Monacensia at the Hildebrandhaus
The Monacensia at the Hildebrandhaus is a lively space for literature. Part of the Munich City Library, it is located in sculptor Adolf von Hildebrand’s former villa and includes the literary archives of the city of Munich, as well as a research library focusing on the cultural life of the city. With the complete literary estates of Klaus and Erika Mann, over 800 letters and manuscripts from Thomas Mann, as well as numerous archival documents from Golo, Monika, Michael and Elisabeth Mann, the Monacensia is an internationally renowned research center for all things related to the Mann family.
Thomas Mann spent nearly half of his life in the Bavarian capital. For almost 40 years, the city of Munich played a vital role in his life and work, and from there he wrote the works that established his world renown: the novels Buddenbrooks, The Magic Mountain, and the novella Death in Venice, as well as the first two volumes of the tetralogy, Joseph and his Brothers.
Thomas Mann donated the handwritten manuscript of his first and only drama, Fiorenza (1906) to the newly founded Manuscript Department of the Munich City Library (1924), handing it personally to Hans Ludwig Held, the then City Library Director.
Thanks to a bequest from Golo Mann, the Monacensia acquired his brother Klaus’ literary estate in 1972, and his sister Erika’s literary estate in 1976. Monacensia’s holdings include: valuable personal documents of the time, such as Klaus Mann’s diaries, numerous letters and photographs, important biographical documents and manuscripts. The two estates of Klaus and Erika Mann alone comprise around 90,000 pages. The literary estate of Elisabeth Mann-Borgese followed in 2005, as a bequest from her daughter Dominica Borgese, and in 2006, a partial estate of Michael Mann. The estates of the “Mann Children” were supplemented by omnibus volumes from Monika and Golo Mann.
The Monacensia Today
As the literary memory of the city of Munich, the Monacensia is dedicated to fostering exchange between the past and present. The collection of the literature archive currently comprises around 300 literary estates and omnibus volumes, as well as collections of renowned writers with a close connection to Munich. These include Herbert Achternbusch, Cyrus Atabay, Waldemar Bonsels, Carry Brachvogel, Lena Christ, Gisela Elsner, Therese Giehse, Oskar Maria Graf, Gert Heidenreich, Annette Kolb, Dagmar Nick, Oskar Panizza, Franziska zu Reventlow, Ludwig Thoma, Frank Wedekind and many more. The focus of the literary archive includes: the collection of the Schwabing ‘bohemians’ around 1900, exile, folk art, cabaret and contemporary literature. The Monacensia allows scholars and journalists access to the literary estates for their work, thus enabling new insights into the city, society and the world from the perspective of literature.

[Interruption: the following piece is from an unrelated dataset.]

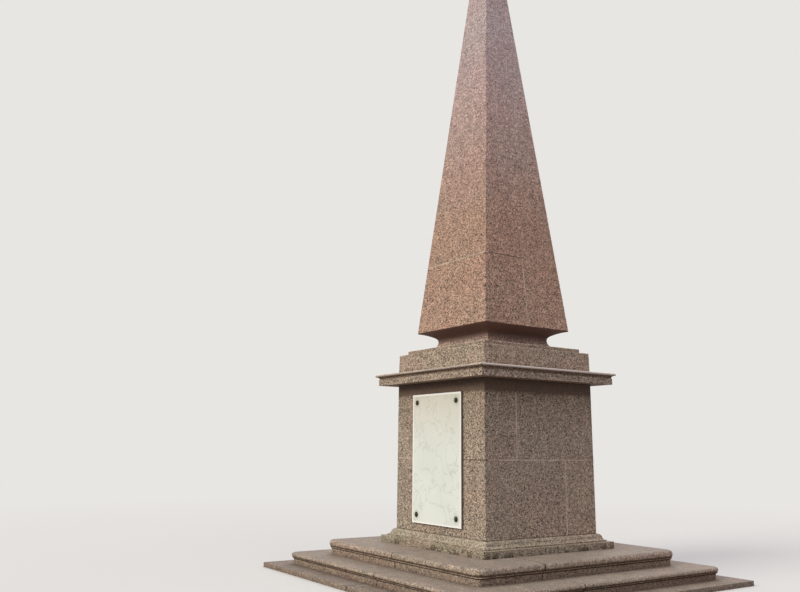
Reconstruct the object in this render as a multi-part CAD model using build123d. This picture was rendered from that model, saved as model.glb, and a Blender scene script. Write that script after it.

A separate open access library is dedicated to literary works by and about the Mann family. It collects selected editions of works, volumes of letters, diaries, biographies and illustrated books, recent secondary literature, annuals, study and monograph series. Sound stations with original sound recordings provide a vibrant impression of Thomas Mann and his family. All translations of Thomas Mann’s works from the Monacensia collection are accessible in two galleries.
Resources and Program
The Monacensia in the Hildebrandhaus presents its collections and research to the public through a carefully curated program. This includes permanent and special exhibitions, publications, guided tours, readings, talks, lectures, conferences and seminars. The time frame for the permanent exhibition, Literary Munich in Thomas Mann’s Day: from Bohemia to Exile, are the years between 1894-1933, when Thomas Mann lived in Munich. Free guided tours of the exhibition are offered regularly. In cooperation with the Museum Education Center, guided tours and workshops are aimed specifically at school classes.
With the project monacensia-digital, the letters, manuscripts and biographical documents of Erika and Klaus Mann, including the diaries of Klaus Mann, as well as Monika Mann’s archive holdings are freely available to the public in digital form without restriction. A total of 52,650 individual pages have been digitized to date. The project was funded by the German Research Foundation (DFG).
Funding and Partners
The Monacensia at the Hildebrandhaus is an institution of the Munich City Library, which is under the authority of the Cultural Department of the City of Munich.
The non-profit association Freunde der Monacensia e.V. supports the projects of the Monacensia conceptually and financially.